The task: Repeat the material exactly, leaving nothing out.

Data excerpt:
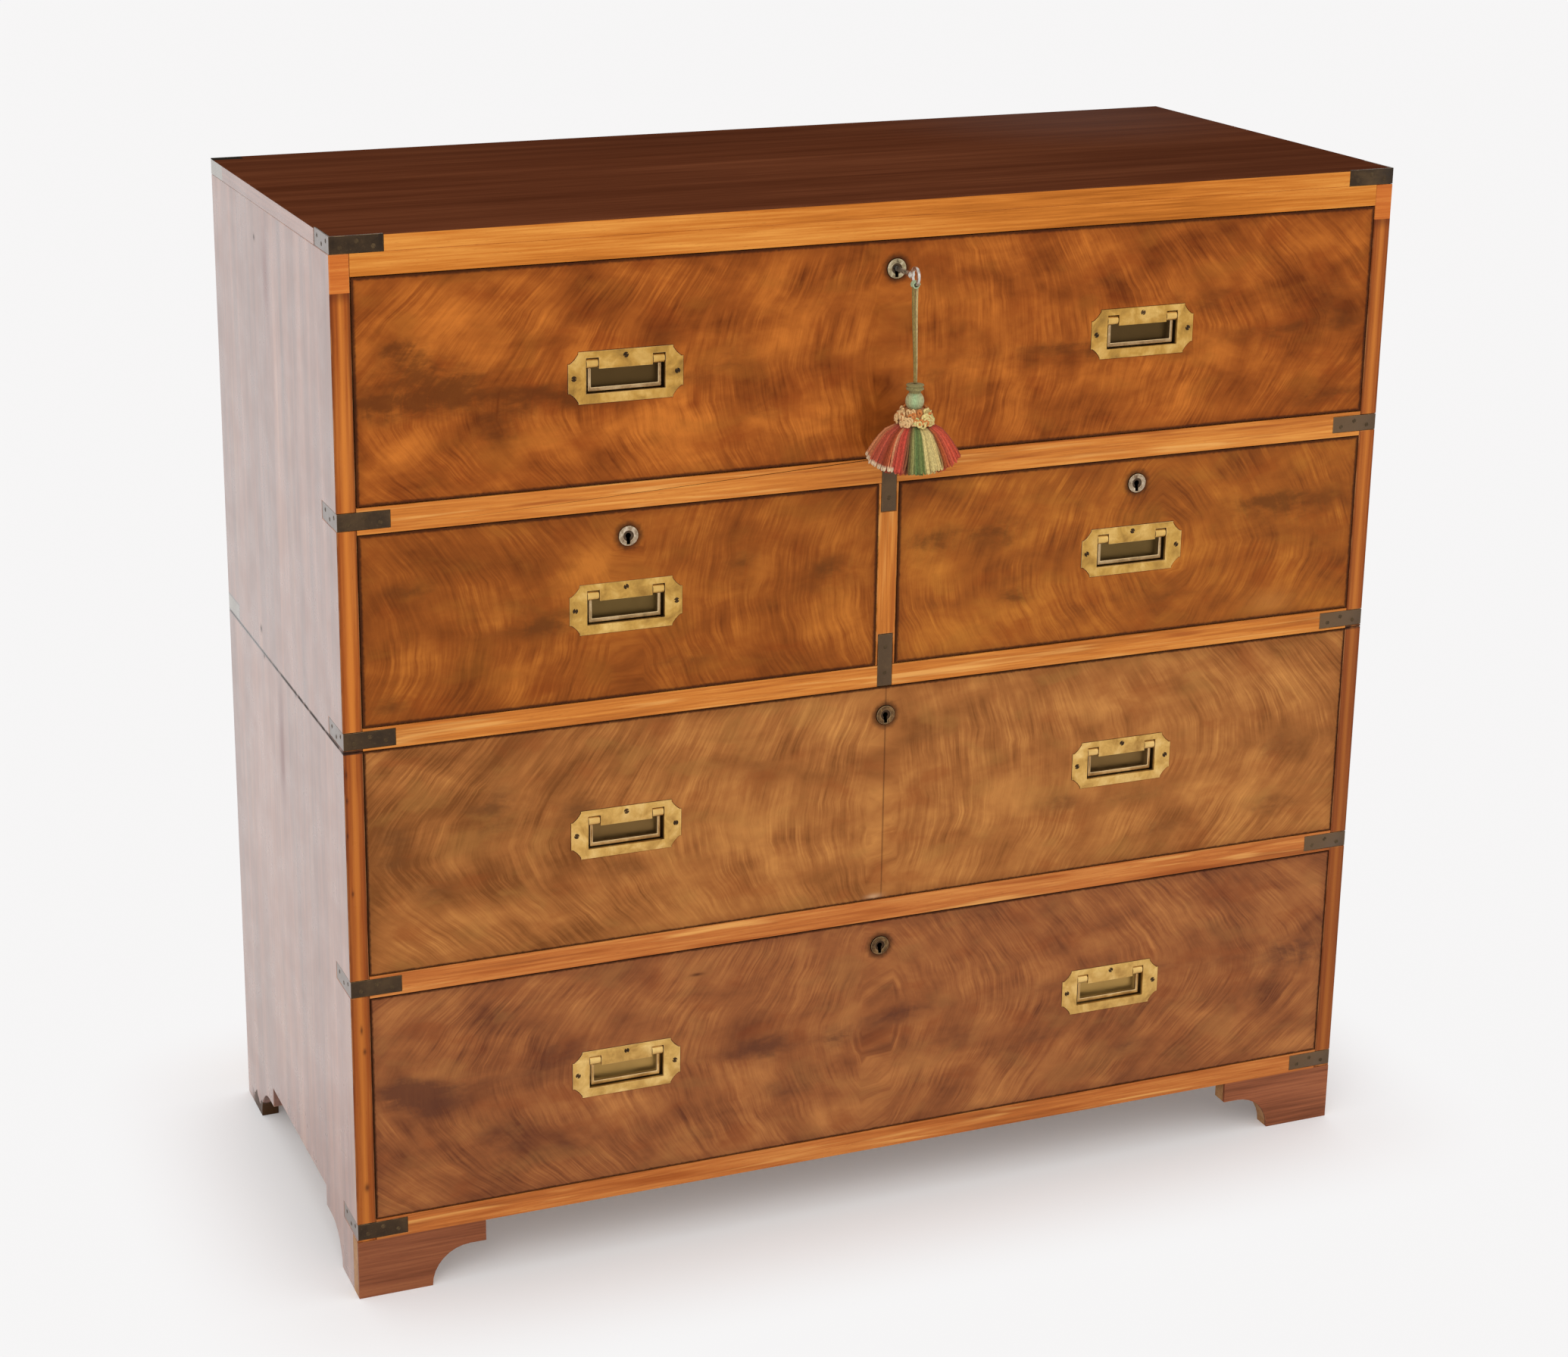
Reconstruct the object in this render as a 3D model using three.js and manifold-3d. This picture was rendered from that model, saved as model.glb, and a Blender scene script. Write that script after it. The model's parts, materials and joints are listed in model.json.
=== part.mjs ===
// Campaign chest: a two-part mahogany chest of drawers with let-in brass straps and flush brass handles.
// Millimetres. +X to the right, +Y to the back, +Z up. The front of the carcass faces -Y.
import * as THREE from "three";
import { mergeVertices } from "three/addons/utils/BufferGeometryUtils.js";
import Module from "manifold-3d";

const wasm = await Module();
wasm.setup();

// Overall size
const WIDTH = 1067;
const DEPTH = 458;

// Clearances
const SEAM = 0.3;
const DRAWER_GAP = 1;
const RUNNING_GAP = 0.3;
const OVERRUN = 20;

// Heights, from the floor up
const FOOT_HEIGHT = 59.5;
const BOTTOM_RAIL_HEIGHT = 21;
const FOURTH_OPENING_HEIGHT = 228.3;
const LOWER_RAIL_HEIGHT = 21.6;
const THIRD_OPENING_HEIGHT = 221;
const SPLIT_RAIL_HEIGHT = 21.3;
const SMALL_OPENING_HEIGHT = 181;
const UPPER_RAIL_HEIGHT = 24.5;
const FIRST_OPENING_HEIGHT = 206.5;
const TOP_RAIL_HEIGHT = 20.5;
const TOP_THICKNESS = 15.5;

// Boards
const SIDE_THICKNESS = 18;
const RAIL_DEPTH = 24;
const BOARD_THICKNESS = 11;
const HOUSING_DEPTH = 6;
const BACK_THICKNESS = 11;
const BACK_REBATE = 9;
const DIVIDER_THICKNESS = 20;
const EDGE_GROOVE = 0.5;
const PEG_RADIUS = 6;
const PEG_HEIGHT = 9;
const PEG_CLEARANCE = 0.5;
const PEG_INSET = 55;
const PEG_SIDES = 16;

// Bracket feet and arches
const FRONT_FOOT_LENGTH = 126.5;
const FRONT_FOOT_SOLE = 72.5;
const SIDE_FOOT_LENGTH = 119;
const SIDE_FOOT_SOLE = 62;
const FOOT_CURVE_RADIUS = 38;
const FOOT_THICKNESS = 18;
const FOOT_CURVE_STEPS = 8;

// Drawers
const FRONT_THICKNESS = 20;
const BOX_SIDE_THICKNESS = 10;
const BOX_BACK_THICKNESS = 9;
const BOX_BOTTOM_THICKNESS = 7;
const BOX_BOTTOM_RISE = 7;
const BOX_DROP = 16;
const BACK_DROP = 8;
const BOX_REAR_GAP = 8;
const BOTTOM_TONGUE = 6;
const TAIL_LENGTH = 14;
const TAIL_WIDTH = 26;
const TAIL_PITCH = 40;
const TAIL_SLOPE_SHARE = 0.16;

// Straps
const STRAP_HEIGHT = 16;
const STRAP_THICKNESS = 2;
const STRAP_FRONT_LENGTH = 49;
const STRAP_SIDE_LENGTH = 50;
const DIVIDER_STRAP_WIDTH = 15;
const DIVIDER_STRAP_LENGTH = 52;
const STRAP_MARGIN = 0.5;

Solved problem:
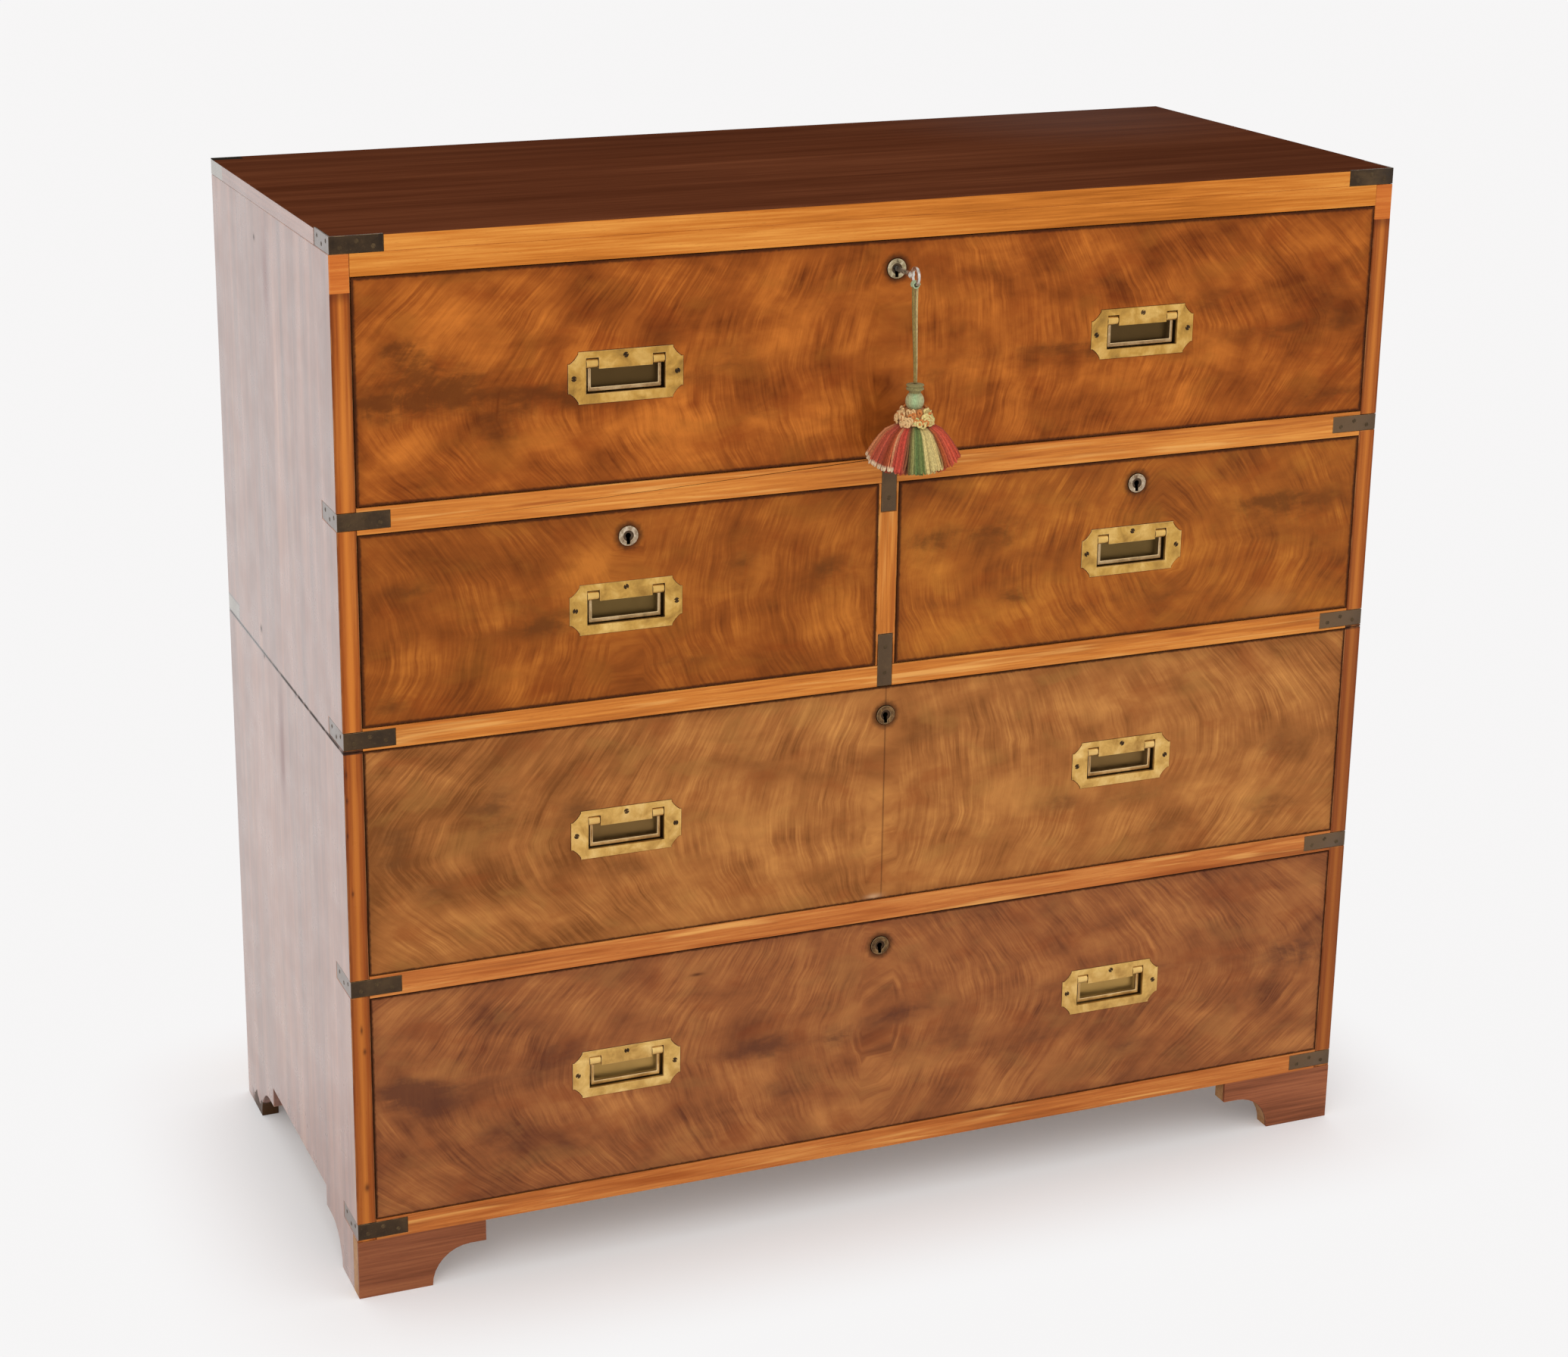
Reconstruct the object in this render as a 3D model using three.js and manifold-3d. This picture was rendered from that model, saved as model.glb, and a Blender scene script. Write that script after it. The model's parts, materials and joints are listed in model.json.
=== part.mjs ===
// Campaign chest: a two-part mahogany chest of drawers with let-in brass straps and flush brass handles.
// Millimetres. +X to the right, +Y to the back, +Z up. The front of the carcass faces -Y.
import * as THREE from "three";
import { mergeVertices } from "three/addons/utils/BufferGeometryUtils.js";
import Module from "manifold-3d";

const wasm = await Module();
wasm.setup();

// Overall size
const WIDTH = 1067;
const DEPTH = 458;

// Clearances
const SEAM = 0.3;
const DRAWER_GAP = 1;
const RUNNING_GAP = 0.3;
const OVERRUN = 20;

// Heights, from the floor up
const FOOT_HEIGHT = 59.5;
const BOTTOM_RAIL_HEIGHT = 21;
const FOURTH_OPENING_HEIGHT = 228.3;
const LOWER_RAIL_HEIGHT = 21.6;
const THIRD_OPENING_HEIGHT = 221;
const SPLIT_RAIL_HEIGHT = 21.3;
const SMALL_OPENING_HEIGHT = 181;
const UPPER_RAIL_HEIGHT = 24.5;
const FIRST_OPENING_HEIGHT = 206.5;
const TOP_RAIL_HEIGHT = 20.5;
const TOP_THICKNESS = 15.5;

// Boards
const SIDE_THICKNESS = 18;
const RAIL_DEPTH = 24;
const BOARD_THICKNESS = 11;
const HOUSING_DEPTH = 6;
const BACK_THICKNESS = 11;
const BACK_REBATE = 9;
const DIVIDER_THICKNESS = 20;
const EDGE_GROOVE = 0.5;
const PEG_RADIUS = 6;
const PEG_HEIGHT = 9;
const PEG_CLEARANCE = 0.5;
const PEG_INSET = 55;
const PEG_SIDES = 16;

// Bracket feet and arches
const FRONT_FOOT_LENGTH = 126.5;
const FRONT_FOOT_SOLE = 72.5;
const SIDE_FOOT_LENGTH = 119;
const SIDE_FOOT_SOLE = 62;
const FOOT_CURVE_RADIUS = 38;
const FOOT_THICKNESS = 18;
const FOOT_CURVE_STEPS = 8;

// Drawers
const FRONT_THICKNESS = 20;
const BOX_SIDE_THICKNESS = 10;
const BOX_BACK_THICKNESS = 9;
const BOX_BOTTOM_THICKNESS = 7;
const BOX_BOTTOM_RISE = 7;
const BOX_DROP = 16;
const BACK_DROP = 8;
const BOX_REAR_GAP = 8;
const BOTTOM_TONGUE = 6;
const TAIL_LENGTH = 14;
const TAIL_WIDTH = 26;
const TAIL_PITCH = 40;
const TAIL_SLOPE_SHARE = 0.16;

// Straps
const STRAP_HEIGHT = 16;
const STRAP_THICKNESS = 2;
const STRAP_FRONT_LENGTH = 49;
const STRAP_SIDE_LENGTH = 50;
const DIVIDER_STRAP_WIDTH = 15;
const DIVIDER_STRAP_LENGTH = 52;
const STRAP_MARGIN = 0.5;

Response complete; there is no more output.